The signal which will be emitted by the speakers can be configured. Currently there are 3 types available: white noise, sine wave, chirp. This list can easily be extended. For each signal you can set the sample rate, the duration for how long it should be played and the gain which sets the volume.

In this menu it is also possible to choose the microphones and speakers in a form of from-to. Only if at least one microphone and one speakers is chosen both of the green lamps light up and the recording can begin. In this case the "Start Recording" button is enabled and can be pressed by the user to activate the playback and simultaneously the recording. This way many devices can be included into the measuring process without much effort.

In the next menu all available recording devices are displayed. The speakers you chose in the menu before are ticked and can be set in further detail. For example if only every second speaker is plugged in. The special fact about this menu is that only the devices from the current "AudioDevice Input" are available to choose. All the others are disabled. This way you can always be sure that you only use microphones which really exist and can be used for measurement. The same page also exists for the speakers and works the same.

In the advanced settings you have different options for different signals. Only the ones which are available for your current choice are enabled. For the sine you can only choose one frequency while for the chirp there is a start and stop frequency to set.

In the advanced settings you have different options for different signals. Only the ones which are available for your current choice are enabled. For the sine you can only choose one frequency while for the chirp there is a start and stop frequency to set.

Additionally, there are already two settings for the evaluation: you can adapt the filter order as well as the step size of the NMLS algorithm which was mentioned in the introduction. At last there are buttons to quickly check or uncheck all microphones/speakers.

After the recording has finished you can choose the type of file and the path in which the data should be saved. This saves the raw data - no evaluation done yet. This way it can be done later due to its partly very long duration which depends on the number of speakers and microphones but especially on the filter order. The saved file can be loaded and evaluated and is automatically saved with the suffix "_evaluated".

The main assignment of the evaluation is to calculate the impulse response of the measured system. This is done with the NMLS (Normalized Least-Mean-Squares) algorithm. While processing the monitor shows the current state of evaluation and the process gauge shows the progress as a percentage. If an already evaluated file is loaded it will be directly shown in the results screen.

In the main panel the results can be seen after the evaluation. The first page shows the emitted output signal. You can choose between 2, 10 and all periods to show. These settings can be especially interesting for sine waves or chirps. On the right every important parameter is shown which was set before the measurement.

The next three figures show information relevant for every speaker-microphone combination. The first one is for the SNR. The result of the quotient of emitted signal power and received noise power which is recorded between every measurement.

The SNR tells about the quality of the signal. The higher it is the less the noise disturbed the measurement. Therefore, a good spots for microphones and speakers should have a high SNR to ensure a clear signal transmission.

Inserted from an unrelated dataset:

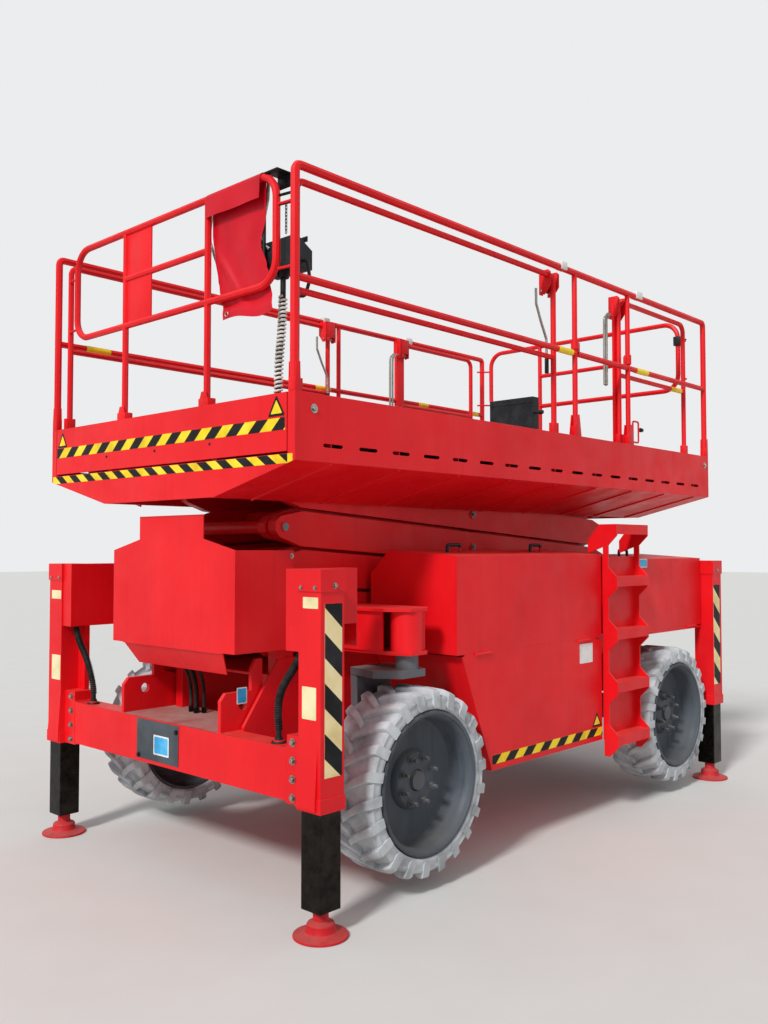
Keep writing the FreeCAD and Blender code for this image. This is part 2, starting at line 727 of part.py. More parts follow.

The delay screen shows the time the signal took while travelling through space. The value results from a cross-correlation between the emitted and the received signal. The number of samples the maximum is shifted leads to the delay-time. Additionally the inner-system delay is subtracted with the help of a short-circuit measurement which is made in the beginning.

The variance shows the mathematical variance of the incoming signal in the frequency domain representing the dynamic range of each microphone-speaker combination.

The further evaluation is displayed for every microphone-speaker combination in detail. It can be chosen in this menu.

The most important part of the evaluation is the impulse response. An impulse response can as well as the transfer function represent any abstract system. It characterizes the input-output behavior of a system. The output signal can be computed by convolving the input signal with the impulse response. A single infinite small impulse at the time t=0 followed by zeros would result in a system without any delay or damping. So basically the input signal would be equal to the output signal. The more the main peak is shifted to the right the higher is the delay and the lower the peak is the higher is the damping. But in a real physical system there is not just one peak but it's followed by oscillations whose amplitudes become lower the more time passes. These oscillations represent echoes of the sound reflected by e.g. walls and are also recorded by the microphones but with a higher delay than the signal which went through the main path.

The transfer function contains the same amount of information but from another view. If the input signal is transformed into the frequency domain you can simply compute the output signal by multiplying it with the transfer function and transforming it back into the time domain. The transfer function itself is also calculated by transforming the impulse response into the frequency domain. As it's shown above the transfer function is symmetrical around half the sample rate. It is valid for all real systems.

In the last two graphs you can see the signal power and the power of the error signal which is used in the calculation iterations of the NLMS algorithm. Both are calculated by squaring their amplitudes. They are about 40 - 60 dB apart from each other which is a pretty good result for the NLMS algorithm.